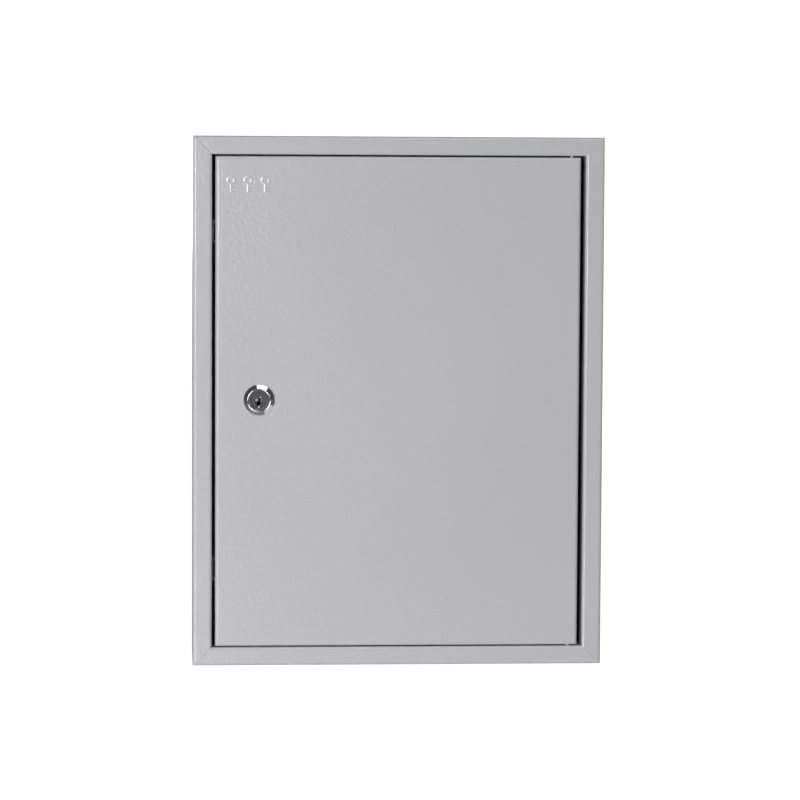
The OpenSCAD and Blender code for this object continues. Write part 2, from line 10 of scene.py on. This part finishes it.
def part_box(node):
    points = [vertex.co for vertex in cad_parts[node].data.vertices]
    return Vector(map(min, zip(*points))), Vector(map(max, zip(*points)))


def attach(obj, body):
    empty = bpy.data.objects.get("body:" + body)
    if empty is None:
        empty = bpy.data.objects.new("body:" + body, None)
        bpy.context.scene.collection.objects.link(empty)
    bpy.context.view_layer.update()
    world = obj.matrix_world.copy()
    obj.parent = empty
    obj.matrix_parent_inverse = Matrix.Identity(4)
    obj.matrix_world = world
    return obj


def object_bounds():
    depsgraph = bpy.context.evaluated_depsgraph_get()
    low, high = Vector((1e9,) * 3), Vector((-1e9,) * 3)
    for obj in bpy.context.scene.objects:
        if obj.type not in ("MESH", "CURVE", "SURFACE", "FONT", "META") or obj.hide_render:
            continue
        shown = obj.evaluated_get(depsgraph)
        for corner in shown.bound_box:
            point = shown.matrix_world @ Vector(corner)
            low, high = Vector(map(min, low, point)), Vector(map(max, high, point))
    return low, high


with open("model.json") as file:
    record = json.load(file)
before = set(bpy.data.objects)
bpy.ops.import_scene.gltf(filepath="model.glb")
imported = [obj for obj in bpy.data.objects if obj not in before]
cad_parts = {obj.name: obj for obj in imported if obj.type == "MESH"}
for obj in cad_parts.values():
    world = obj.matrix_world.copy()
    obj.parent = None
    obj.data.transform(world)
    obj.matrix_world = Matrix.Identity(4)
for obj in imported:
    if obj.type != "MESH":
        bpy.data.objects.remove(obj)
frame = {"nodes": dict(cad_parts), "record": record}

# [WHAT IS NEEDED]
Quote exactly the line containing "for corner in" and every later line through the end of the listing, and no other lines.

# [ANSWER FOR THE TASK]
        for corner in shown.bound_box:
            point = shown.matrix_world @ Vector(corner)
            low, high = Vector(map(min, low, point)), Vector(map(max, high, point))
    return low, high


with open("model.json") as file:
    record = json.load(file)
before = set(bpy.data.objects)
bpy.ops.import_scene.gltf(filepath="model.glb")
imported = [obj for obj in bpy.data.objects if obj not in before]
cad_parts = {obj.name: obj for obj in imported if obj.type == "MESH"}
for obj in cad_parts.values():
    world = obj.matrix_world.copy()
    obj.parent = None
    obj.data.transform(world)
    obj.matrix_world = Matrix.Identity(4)
for obj in imported:
    if obj.type != "MESH":
        bpy.data.objects.remove(obj)
frame = {"nodes": dict(cad_parts), "record": record}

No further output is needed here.